Ich hatte mit einen Bekannten vor langer Zeit mal ein langes Gespräch über die Sinnlosigkeit des garstigen Regelkorsetts in unserer Gesellschaft und dass es doch weit netter wäre, wenn alle frei und in Liebe ihren spontanen Wünschen und Bedürfnissen nachgebend zusammen lebten. Ich habe ihm ein paar Szenarien ausgemalt, die – alleine in dem Restaurant, in dem wir gegessen haben – im Rahmen des Möglichen lägen, würden wir so leben. Er konnte kein Problem darin erkennen.

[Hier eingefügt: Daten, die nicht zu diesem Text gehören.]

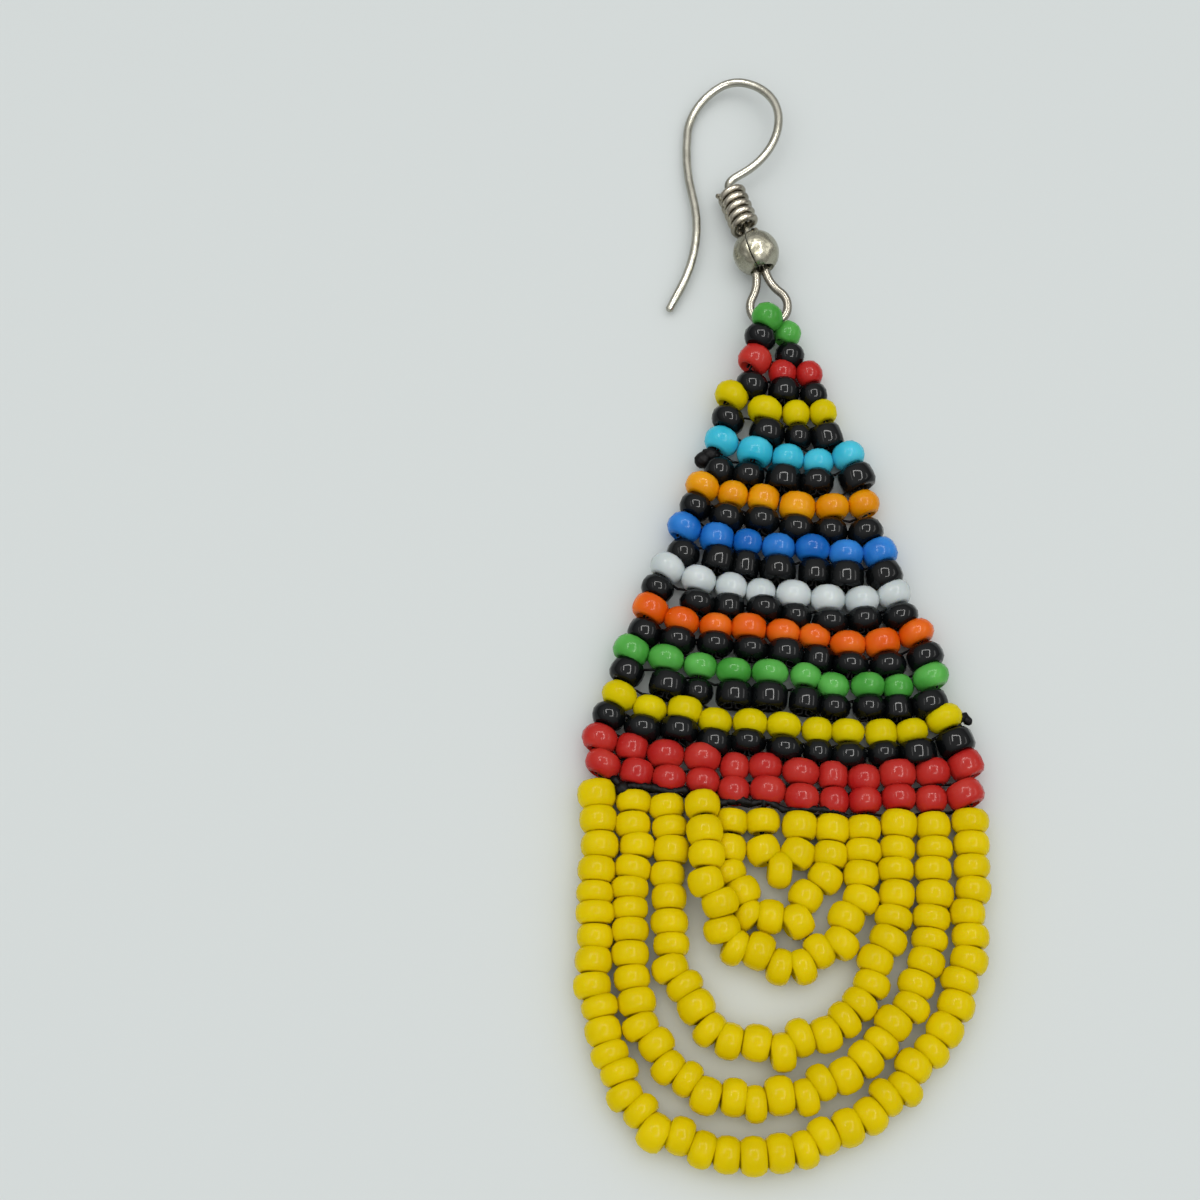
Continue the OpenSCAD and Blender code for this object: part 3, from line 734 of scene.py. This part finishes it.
finishPiece(coilWire, metals["tarnishedNickelCoil"], ["hook_coil"])

ball = {"at": (-0.36, 24.28, 1.68), "dip": 7, "radius": 1.67, "wall": 0.22, "topHole": 0.71,
        "lowHole": 0.9, "seam": 0.045, "seamAngle": 153, "segments": 48, "rings": 28,
        "weld": 0.001, "edge": 0.03, "edgeAngle": 50, "smoothAngle": 40}
clearSelection()
bpy.ops.mesh.primitive_uv_sphere_add(segments=ball["segments"], ring_count=ball["rings"],
                                     radius=ball["radius"] * mm)
hollowBall = bpy.context.object
bpy.ops.object.mode_set(mode="EDIT")
for hole, side in ((ball["topHole"], 1), (ball["lowHole"], -1)):
    # each end is cut off where the hole has its width
    cut = math.sqrt(ball["radius"] ** 2 - hole ** 2) * mm * side
    bpy.ops.mesh.select_all(action="SELECT")
    bpy.ops.mesh.bisect(plane_co=(0, 0, cut), plane_no=(0, 0, side), clear_outer=True,
                        threshold=ball["weld"] * mm)
for side in (1, -1):
    bpy.ops.mesh.select_all(action="SELECT")
    bpy.ops.mesh.bisect(plane_co=(0, side * ball["seam"] * mm, 0), plane_no=(0, 1, 0),
                        threshold=ball["weld"] * mm)
# the faces between the two cuts, on one side of the ball only, are the open seam
seamReach = (ball["seam"] + ball["weld"]) * mm
selectVertices(hollowBall, lambda v: v.co.x > 0 and abs(v.co.y) < seamReach)
bpy.ops.mesh.delete(type="ONLY_FACE")
bpy.ops.object.mode_set(mode="OBJECT")
wall = hollowBall.modifiers.new("wall", "SOLIDIFY")
wall.thickness = ball["wall"] * mm
wall.offset = -1
edge = hollowBall.modifiers.new("edge", "BEVEL")
edge.width = ball["edge"] * mm
edge.segments = 2
edge.angle_limit = math.radians(ball["edgeAngle"])
applyModifiers(hollowBall)
hollowBall.data.transform(
    Matrix.Translation(Vector(ball["at"]) * mm) @ Matrix.Rotation(start, 4, "Z")
    @ Matrix.Rotation(math.radians(90 - ball["dip"]), 4, "Y")
    @ Matrix.Rotation(math.radians(ball["seamAngle"]), 4, "Z"))
hollowBall.name = "hollowBall"
finishPiece(hollowBall, metals["pressedNickelSheet"], ["hook_ball"])
bpy.ops.object.shade_smooth_by_angle(angle=math.radians(ball["smoothAngle"]))
print("hook, coil and ball are formed")

hanging = {"radius": 0.14, "step": 0.15,
           "route": [(0.55, 19.05, 2.3), (0.68, 19.45, 2.05), (0.72, 19.6, 1.55),
                     (0.74, 19.6, 1.0), (0.87, 19.45, 0.5), (1.2, 19.1, 0.18),
                     (1.6, 18.85, 0.35), (1.9, 18.75, 0.8), (2.1, 18.6, 1.2),
                     (2.0, 18.25, 1.35)]}
fine = smoothRoute(millimetres(hanging["route"]), hanging["step"] * mm)
hangingThread = wireFrom("hangingThread", [fine], hanging["radius"] * mm, 2)
finishPiece(hangingThread, threadNylon, ["hanging_thread"])

for master in masters.values():
    bpy.data.objects.remove(master)
print("threads are drawn")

Als allerdings ein paar Wochen später ein Radler (immer die Radler) seinen Außenspiegel am neuen Auto abgefahren und dann auch noch einfach weitergefahren ist, war er schon ein recht rachsüchtiger Rohrspatz, der eine ausgesprochen detaillierte Beschreibung von Fahrer und Rad bei der Polizei zu Protokoll gegeben hat. Ich habe übrigens auch ein Rad, nicht dass jetzt alle meinen, ich schriebe das, weil ich nicht radeln kann. Von wegen.

2 Gedanken zu „Immer die Radfahrer“

  1. Dass wir alle über die Maßen spießig geworden sind, das wissen wir ja, aber ich bin froh, dass es Regeln gibt, an die man sich halten muss. Gut, man kann sie mal umgehen, etwas ausweiten, aber grundsätzlich gibt einem genau das die Sicherheit, sich in einer Gesellschaft zu bewegen, in der man sicher ist. Und natürlich darf man sich dann auch freuen, wenn einer ein Strafmandat bekommt, weil er was falsch macht.

  2. Leute, die derartige Aussagen machen und sich in ihrer vermeintlichen Lässigkeit suhlen, tun das nach meiner Meinung nur, um selbst auch Carte blanche zu bekommen. Das geht nicht. Gesetze sind dazu da, um eingehalten zu werden. Ich ärgere mich vorwiegend über Zeitgenossen, die alles ignorieren. Ich weiß nicht, wie man mich bezeichnen würde, ich find, das hat nicht mit Engstirnigkeit oder Spießigkeit meinerseits zu tun. Ich finde, wenn alle nur noch machen, was sie wollen, geht das schief das Zusammenleben. Es ist ja ohnehin schon kompliziert genug. Die Kontrollorgane sollten verhundertfacht werden, denn es ist sinnlos, immer neue Gesetze zu erlassen und dann nicht zu kontrollieren.